> **Short exercise**
Track down every line below that holds "with" and copy it.

> **Source excerpt**
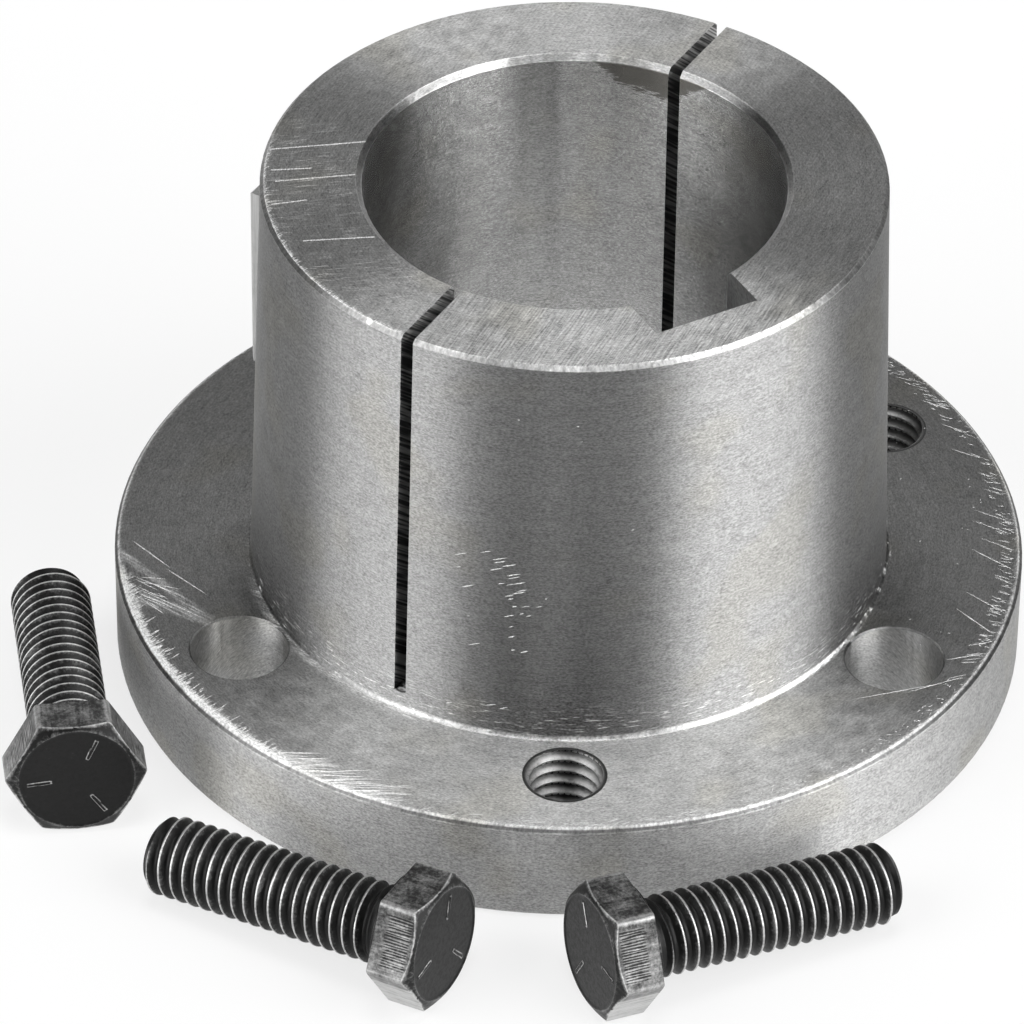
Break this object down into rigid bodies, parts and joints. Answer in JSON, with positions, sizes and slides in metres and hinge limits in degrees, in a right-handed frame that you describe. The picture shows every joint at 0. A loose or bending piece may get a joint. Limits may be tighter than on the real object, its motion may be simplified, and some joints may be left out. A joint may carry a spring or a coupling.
{
  "type": "flanged taper bushing",
  "caption": "Steel shaft bushing with a round drilled flange, a slotted tapered barrel, a keyed bore, an outside driving key and loose hex cap screws.",
  "frame": {"origin": "centre of the bore in the plane of the flange's flat back face, on which the bushing stands", "axes": "+Z along the bore's axis from the flange towards the barrel's small end; the keyway in the bore lies towards -Y; +X passes through one tapped hole"},
  "size_m": [0.1263, 0.12, 0.0635],
  "materials": {
    "turned_steel": "turned and ground steel, bare, with fine ring marks and light scratches",
    "key_steel": "cold drawn bar steel, satin",
    "black_oxide": "black oxide on steel, oiled, worn bright on thread crests and edges"
  },
  "bodies": {
    "root": {"bushing_body": "turned_steel", "external_key": "key_steel", "key_pin_upper": "key_steel", "key_pin_lower": "key_steel", "cap_screw_1": "black_oxide", "cap_screw_2": "black_oxide", "cap_screw_3": "black_oxide"}
  },
  "joints": []
}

> **Response for this exercise**
Break this object down into rigid bodies, parts and joints. Answer in JSON, with positions, sizes and slides in metres and hinge limits in degrees, in a right-handed frame that you describe. The picture shows every joint at 0. A loose or bending piece may get a joint. Limits may be tighter than on the real object, its motion may be simplified, and some joints may be left out. A joint may carry a spring or a coupling.
  "caption": "Steel shaft bushing with a round drilled flange, a slotted tapered barrel, a keyed bore, an outside driving key and loose hex cap screws.",
    "turned_steel": "turned and ground steel, bare, with fine ring marks and light scratches",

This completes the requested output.